The Internet is a visual marketplace, one where long paragraphs of text often remain unread but where photographs create attention and keep people exploring your Web site. Virtual tours take photographs a step further. They offer consumers an online walk-through of properties. If consumers like what they see in photos they'll be more likely to contact you to see the property in person.
Most virtual tours are photographed using one of two methods. The first method uses a fisheye camera lens — a large lens that photographs a 180-degree view of what's in front of the lens and to the top, bottom, and sides of the camera. The view stretches much farther to each side of the camera than a wide-angle lens.
The photographer uses the fisheye lens to take one picture, then turns the camera around 180 degrees from the first position and shoots again. The images are uploaded to a computer where special software combines the photographs into one 360-degree picture (often called a panorama), which is placed on the Internet as a virtual tour.
The image in panorama moves as readers click on it with their computer mouse. It offers the same view you would see if you were standing in an area and turned your body in a full circle to view your surroundings from all angles.
Fisheye lenses can be expensive and they are not available for every camera. The manufacturer of this technology is iPix, which you'll find at
There are many individuals who will create iPix photos for you, for a fee. Your local MLS might have contact information for these individuals.
Standard Lens Virtual Tours
Another type of virtual tour software lets you use any digital camera, equipped with any lens, to take photos for your virtual tours. The photographer takes a picture, then turns the lens slightly, taking another. The left portion of the second photo overlaps a portion of the first. The photographer continues to turn in a circle, taking more photos that overlap each other on one side.

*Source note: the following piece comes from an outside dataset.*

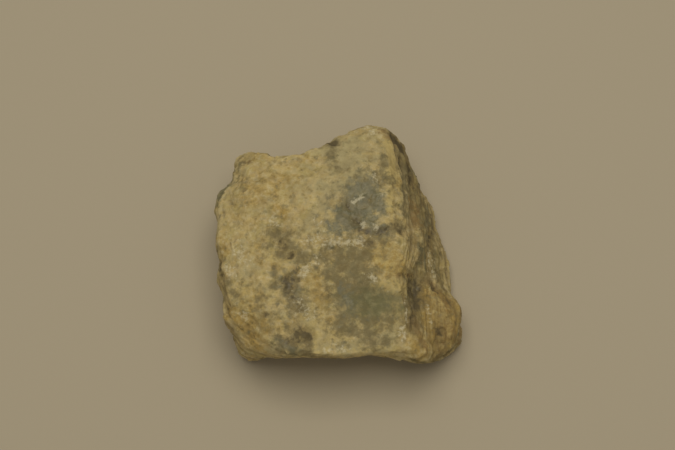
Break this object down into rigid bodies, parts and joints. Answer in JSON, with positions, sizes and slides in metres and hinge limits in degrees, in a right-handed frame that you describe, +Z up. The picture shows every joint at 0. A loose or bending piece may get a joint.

The photographs are uploaded to a computer where special software analyzes them, detecting the overlapped areas on the edges of photographs. It automatically merges the photographs, matches up edges, and stitches them together to create a panorama. The panorama is placed on the Internet to become a virtual tour.
The end result of this method is a panorama that takes you around the photographed area, but, because it was not created with a fisheye lens, it doesn't include the uppermost or lower areas of the view. That's a plus to some people who tend to get a queasy feeling when viewing rounded, moving photos online — they compare the feeling to carsickness.
Some preformatted Web sites offer agents a slide-show view. It doesn't use panoramic photos, but it allows you to place a series of pictures online. The slide show starts automatically when a viewer clicks a button on the screen, moving one by one through the photographs that you have provided.
Some agents also use digital video and audio to promote their listings. Video with sound can be a powerful advertising tool. Think of a rushing stream, the sound of a waterfall, or the sound of birds singing from a private, wooded estate. Video and audio are just two more tools you can use to promote your listings on the World Wide Web.